Cuando un empresario me dice que no tiene tiempo para leer, suelo responderle con una sonrisa: “no tienes tiempo porque no has entendido aún lo que significa liderar”. Leer no es perder minutos, es ganar perspectiva. Es detener la prisa para escuchar el mensaje oculto que el universo te envía a través de la palabra escrita. Cada libro que eliges es una semilla de transformación. Algunos germinarán enseguida; otros esperarán años. Pero todos dejarán una huella, si estás dispuesto a leer más allá de la superficie.
En mi camino, he aprendido a leer no solo libros, sino miradas, silencios, gestos y procesos. Leer la vida se vuelve un arte cuando dejas de buscar certezas y comienzas a interpretar señales. Porque todo comunica, incluso lo que no se dice. Esa es la lectura más inteligente de todas: la que no necesita papel ni tinta, solo atención plena.
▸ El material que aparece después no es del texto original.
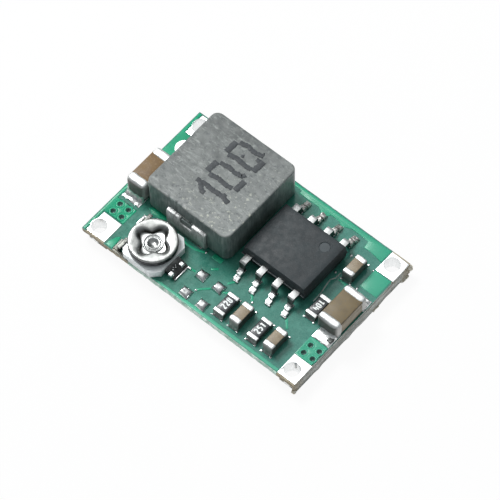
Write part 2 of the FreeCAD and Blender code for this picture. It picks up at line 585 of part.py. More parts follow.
def make_trimmer():
    """Ceramic base, resistance track, turning metal cup, wiper, eyelet and terminals."""
    base_top = seat + TRIMMER_BASE_HEIGHT
    rotor_low = base_top + ROTOR_CLEARANCE
    floor_low = rotor_low + ROTOR_CAVITY
    floor_top = floor_low + ROTOR_FLOOR
    rotor_top = rotor_low + ROTOR_HEIGHT
    head_low = floor_top + HEAD_PLAY
    x = trimmer_x
    y = trimmer_y

    shank = disc(x, y, seat, EYELET_RADIUS, head_low - seat)
    head = disc(x, y, head_low, EYELET_HEAD_RADIUS, EYELET_HEAD_HEIGHT)
    head = head.makeFillet(EYELET_HEAD_HEIGHT / 2,
                           edges_at_height(head, head_low + EYELET_HEAD_HEIGHT))
    foot = disc(x, y, seat, EYELET_FOOT_RADIUS, EYELET_FOOT_HEIGHT)
    pit = Part.makeCone(EYELET_PIT_RADIUS / 2, EYELET_PIT_RADIUS, EYELET_PIT_DEPTH,
                        Vec(x, y, head_low + EYELET_HEAD_HEIGHT - EYELET_PIT_DEPTH))
    eyelet = shank.fuse([head, foot]).cut(pit).removeSplitter()
    put("trimmer_eyelet", eyelet)

    base = block(x, y, seat, TRIMMER_LENGTH, TRIMMER_WIDTH, TRIMMER_BASE_HEIGHT)
    base = base.makeChamfer(TRIMMER_CHAMFER, upright_edges(base))
    base = base.cut(shank).cut(foot)

    track = ring(x, y, base_top, TRACK_INNER, TRACK_OUTER, TRACK_THICKNESS)
    half_gap = math.radians(TRACK_GAP_ANGLE / 2)
    far = 2 * TRACK_OUTER
    open_sector = Part.Face(Part.makePolygon([
        Vec(x, y, base_top), Vec(x - far, y + far * math.tan(half_gap), base_top),
        Vec(x - far, y - far * math.tan(half_gap), base_top), Vec(x, y, base_top)]))
    put("trimmer_track", track.cut(open_sector.extrude(Vec(0, 0, TRACK_THICKNESS))))

    rotor = disc(x, y, rotor_low, ROTOR_RADIUS, ROTOR_HEIGHT)
    rotor = rotor.makeFillet(ROTOR_EDGE, edges_at_height(rotor, rotor_top))
    pocket_height = rotor_top - floor_top
    bars = block(x, y, floor_top, 2 * SLOT_REACH, SLOT_WIDTH, pocket_height)
    bars = bars.fuse(block(x, y, floor_top, SLOT_WIDTH, 2 * SLOT_REACH, pocket_height))
    bars = bars.common(disc(x, y, floor_top, SLOT_REACH, pocket_height))
    slot = bars.fuse(disc(x, y, floor_top, SLOT_CENTRE_RADIUS, pocket_height))
    cavity = disc(x, y, rotor_low, ROTOR_RADIUS - ROTOR_SKIRT, ROTOR_CAVITY)
    bore = disc(x, y, rotor_low, EYELET_RADIUS + EYELET_RUNNING, ROTOR_HEIGHT)
    put("trimmer_rotor", rotor.cut(slot).cut(cavity).cut(bore))

    wiper_low = floor_low - WIPER_THICKNESS
    contact_low = base_top + TRACK_THICKNESS + CONTACT_PLAY
    spring = ring(x, y, wiper_low, WIPER_INNER, TRACK_OUTER, WIPER_THICKNESS)
    contact = disc(x + (TRACK_INNER + TRACK_OUTER) / 2, y, contact_low, CONTACT_RADIUS,
                   wiper_low - contact_low)
    put("trimmer_wiper", spring.fuse(contact).removeSplitter())

    middle = TAB_THICKNESS / 2
    path = [(-TAB_OVER, TRIMMER_BASE_HEIGHT + middle),
            (middle, TRIMMER_BASE_HEIGHT + middle), (middle, middle), (TAB_FOOT, middle)]
    tab = bent_strip(path, TAB_THICKNESS, TAB_WIDTH, TAB_BEND)
    left_face = x - TRIMMER_LENGTH / 2
    for side, name in ((-1, "front"), (1, "back")):
        tab_y = y + side * TAB_PITCH / 2
        terminal = placed(tab, left_face, tab_y, seat, 180)
        base = base.cut(terminal)
        put("trimmer_terminal_" + name, terminal)
        put("component_lands",
            block(left_face - (TAB_FOOT + TAB_TOE) / 2, tab_y, top,
                  TAB_FOOT + TAB_TOE, TAB_WIDTH, LAND_THICKNESS))
        put("trimmer_solder",
            placed(solder_wedge(TAB_WIDTH, TAB_TOE, TAB_THICKNESS),
                   left_face - TAB_FOOT, tab_y, seat, 180))
    put("trimmer_base", base)

    path = [(middle, WIPER_TAB_RISE), (middle, middle), (WIPER_TAB_FOOT, middle)]
    tab = bent_strip(path, TAB_THICKNESS, WIPER_TAB_WIDTH, TAB_BEND)
    right_face = x + TRIMMER_LENGTH / 2
    tab_y = y - WIPER_TAB_OFFSET
    put("trimmer_wiper_terminal", placed(tab, right_face, tab_y, seat))
    put("component_lands",
        block(right_face + (WIPER_TAB_FOOT + TAB_TOE) / 2, tab_y, top,
              WIPER_TAB_FOOT + TAB_TOE, WIPER_TAB_WIDTH, LAND_THICKNESS))
    put("trimmer_solder",
        placed(solder_wedge(WIPER_TAB_WIDTH, TAB_TOE, TAB_THICKNESS),
               right_face + WIPER_TAB_FOOT, tab_y, seat))


def write_nodes():
    """One STEP file for each named node."""
    os.makedirs("parts", exist_ok=True)
    for name, solids in nodes.items():
        shape = solids[0] if len(solids) == 1 else Part.makeCompound(solids)
        shape.exportStep("parts/" + name + ".step")
        print(f"{name}: {len(shape.Solids)} solid(s), {shape.Volume:.4f} mm3")


make_board()
make_bare_pads()
make_capacitor("input_capacitor", input_cap_x, input_cap_y, INPUT_CAP_WIDTH,
               INPUT_CAP_LENGTH, INPUT_CAP_HEIGHT, INPUT_CAP_END, LAND_TOE,
               "input_capacitor_solder")
make_capacitor("output_capacitor", output_cap_x, output_cap_y, OUTPUT_CAP_WIDTH,
               OUTPUT_CAP_LENGTH, OUTPUT_CAP_HEIGHT, OUTPUT_CAP_END, LAND_TOE,
               "output_capacitor_solder")
make_small_parts()
make_inductor()
make_chip()
make_trimmer()
write_nodes()
print(f"board {board_length:.3f} x {board_width:.3f} x {BOARD_THICKNESS}")
for label, place in (("inductor", (inductor_x, inductor_y)), ("chip", (chip_x, chip_y)),
                     ("trimmer", (trimmer_x, trimmer_y)),
                     ("corner hole", (right - HOLE_INSET_X, back - HOLE_INSET_Y))):
    print(f"{label} at {place[0]:.3f}, {place[1]:.3f}")
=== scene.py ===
# %% [markdown]
# # A small buck converter module, dressed for its photograph
#
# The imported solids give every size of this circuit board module, and this script gives them the
# look of the real thing. It goes from large to small: the board with its green mask, the copper
# under it, the solder, and then each part that is soldered on. Most pieces are made afresh with
# bmesh operators, because a photograph this close shows rounded edges, heaped solder and
# hand-pressed metal that plain solids leave out. Lengths in this file are millimetres until a
# piece is finished, because circuit boards are drawn in millimetres.

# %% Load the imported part
import bpy
import bmesh
import math
from mathutils import Matrix, Vector, noise


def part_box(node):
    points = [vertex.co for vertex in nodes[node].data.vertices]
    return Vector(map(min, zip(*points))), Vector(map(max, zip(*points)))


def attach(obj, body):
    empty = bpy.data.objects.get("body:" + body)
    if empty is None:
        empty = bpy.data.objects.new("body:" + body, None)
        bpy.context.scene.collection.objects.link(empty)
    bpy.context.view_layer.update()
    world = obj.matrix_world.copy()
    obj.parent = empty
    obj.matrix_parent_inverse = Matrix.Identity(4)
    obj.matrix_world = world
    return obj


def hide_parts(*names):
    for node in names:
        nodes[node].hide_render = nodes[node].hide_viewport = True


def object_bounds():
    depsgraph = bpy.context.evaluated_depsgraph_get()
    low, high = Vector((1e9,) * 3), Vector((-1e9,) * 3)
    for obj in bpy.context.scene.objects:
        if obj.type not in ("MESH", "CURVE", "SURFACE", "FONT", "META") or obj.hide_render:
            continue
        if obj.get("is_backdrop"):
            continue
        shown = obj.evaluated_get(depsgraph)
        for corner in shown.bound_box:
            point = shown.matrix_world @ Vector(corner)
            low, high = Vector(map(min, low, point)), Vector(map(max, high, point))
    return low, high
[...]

La lectura, en su esencia más pura, no es una obligación cultural, sino un acto de evolución espiritual. Cada página es una invitación a dejar de ser quien eras para convertirte en quien estás llamado a ser. Por eso, cuando abres un libro, no estás escapando del mundo: estás regresando a él con una mirada más amplia, más humana y más sabia.
Hoy quiero invitarte a recuperar ese hábito no como una meta intelectual, sino como un ejercicio de conexión. Elige lecturas que nutran tu propósito, que despierten tu sensibilidad y que te recuerden por qué haces lo que haces. No leas solo para aprender; lee para comprender, para sanar, para volver a creer.
Porque, en el fondo, el hábito de la lectura no es un acto de inteligencia. Es un acto de consciencia. Es el reconocimiento de que cada palabra puede ser una llave que abra nuevas dimensiones de ti mismo.
Y si me lo permites, te dejo esta reflexión: los libros no cambian el mundo. Cambian a las personas que se atreven a leerlos con el alma, y esas personas, sí, cambian el mundo.